Non crede che molti attacchi se li sia cercati giocando ambiguamente a immedesimarsi col suo personaggio? In fondo è un rischio che doveva calcolare.
«Lo so, sono responsabile del circuito che creo ma quando il pubblico reagisce con aggressività mi spavento. La verità è che non sono all’altezza del mio esperimento letterario, non ho la stessa spavalderia del mio personaggio».
Quanto ha pesato nel voto il suo
carattere?
«Ci sono voluti quattro anni per scrivere questo romanzo, se al pubblico non vado bene pazienza, non significa che devo cambiare.
Capisco ma non cambio. Ci ho messo tanto a conquistare la mia identità e ora me la tengo stretta».
Perché ieri sul palco si è definita un’anomalia?
«Perché mi sento più vicina ad altri ambienti. Mi piacciono Madame e Fumettibrutti, che ci posso fare. Ho imparato molte cose di me stando a contatto con i più giovani. Le nuove generazioni sanno accettarsi nelle proprie diversità più di quanto sapessimo fare noi. Sono nata nel 1972, per me il percorso è stato più complicato. Oggi però anch’io rivendico la mia differenza. Mi sono sempre sentita brutta, ho odiato il mio corpo, ora finalmente mi accetto».

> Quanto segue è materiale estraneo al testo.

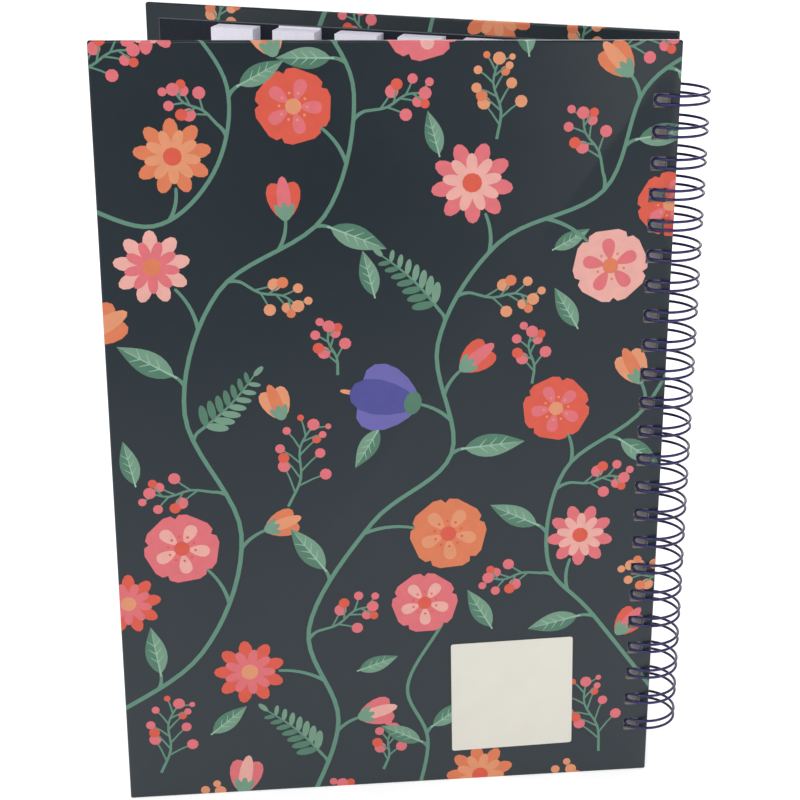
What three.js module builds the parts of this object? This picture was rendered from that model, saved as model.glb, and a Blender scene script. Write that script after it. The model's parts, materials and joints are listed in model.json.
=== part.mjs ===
// A hard-cover sticky note book with a twin-loop wire binding, standing a little open on its lower edges.
// Millimetres, +Z up. The covers and leaves turn about one upright line, the middle of the wire loops.
import * as THREE from "three";
import { mergeVertices } from "three/addons/utils/BufferGeometryUtils.js";

// Covers: printed paper wrapped round board, with a plain lining sheet pasted inside
const COVER_WIDTH = 151.5;
const COVER_HEIGHT = 217.5;
const COVER_THICKNESS = 1.9;
const COVER_EDGE_ROUND = 0.4;
const LINING_THICKNESS = 0.2;
const LINING_INSET = 4;
const GLUE_LINE = 0.05;
const SPINE_SETBACK = 0.25; // from the binding's middle line to a cover's spine edge

// Wire binding: loops of doubled wire, three to the inch, joined along a seam inside the back cover
const LOOP_RADIUS = 9.3;
const WIRE_DIAMETER = 0.8;
const LOOP_PITCH = 8.467;
const LOOP_WIRE_SPACING = 2.35;
const LOOP_PROUD = 1; // how far the loop's middle line stands outside a cover's outer face
const COMB_END_MARGIN = 10; // least distance from the head or foot of the leaves to the end loops
const SEAM_BEND_RADIUS = 0.8;
const SEAM_CLEARANCE = 0.3;
const TIP_GAP = 0.6;
const ARC_STEPS = 12;
const TIP_STEPS = 3;
const WIRE_SIDES = 6;

// Punched holes
const HOLE_HEIGHT = 4;
const HOLE_CLEARANCE = 0.3;

// Leaves: ruled sheets, in bundles that turn one after another
const LEAF_WIDTH = 148;
const LEAF_INSET = 3.75; // how far the covers stand past the leaves at head and foot
const LEAF_SPINE_OVERHANG = 0.6; // past the covers' spine edges
const BUNDLE_THICKNESS = 1.5;
const BUNDLE_GAP = 0.2;

// Sticky pads on the front cover's lining: a row of page flags, then two pads side by side, then a wide one
const FLAG_COUNT = 5;
const FLAG_WIDTH = 12.2;
const FLAG_HEIGHT = 45;
const FLAG_GAP = 5.6;
const FLAG_THICKNESS = 6.5;
const NOTE_THICKNESS = 5;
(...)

E i libri degli altri candidati, li ha letti?
«Tutti, certo. Quest’anno come concorrente non posso votare perché è vietato dal regolamento, ma se potessi voterei per Giulia Caminito. La sento molto vicina al mio mondo. La scena dell’orso di peluche rosa vinto al tiro a segno è bellissima. In realtà mi è piaciuto molto anche Emanuele Trevi. Sarei indecisa tra i due».
Nel bilancio finale, la sua autostima è salva?
«Dopo aver saputo dell’eliminazione una vocina mi ripeteva “sei una
poraccia, sei una perdente”. È stato un colpaccio. Oggi però mi sembra di sopportare bene l’urto, vedremo che cosa succederà nei prossimi giorni(sorride,ndr) ».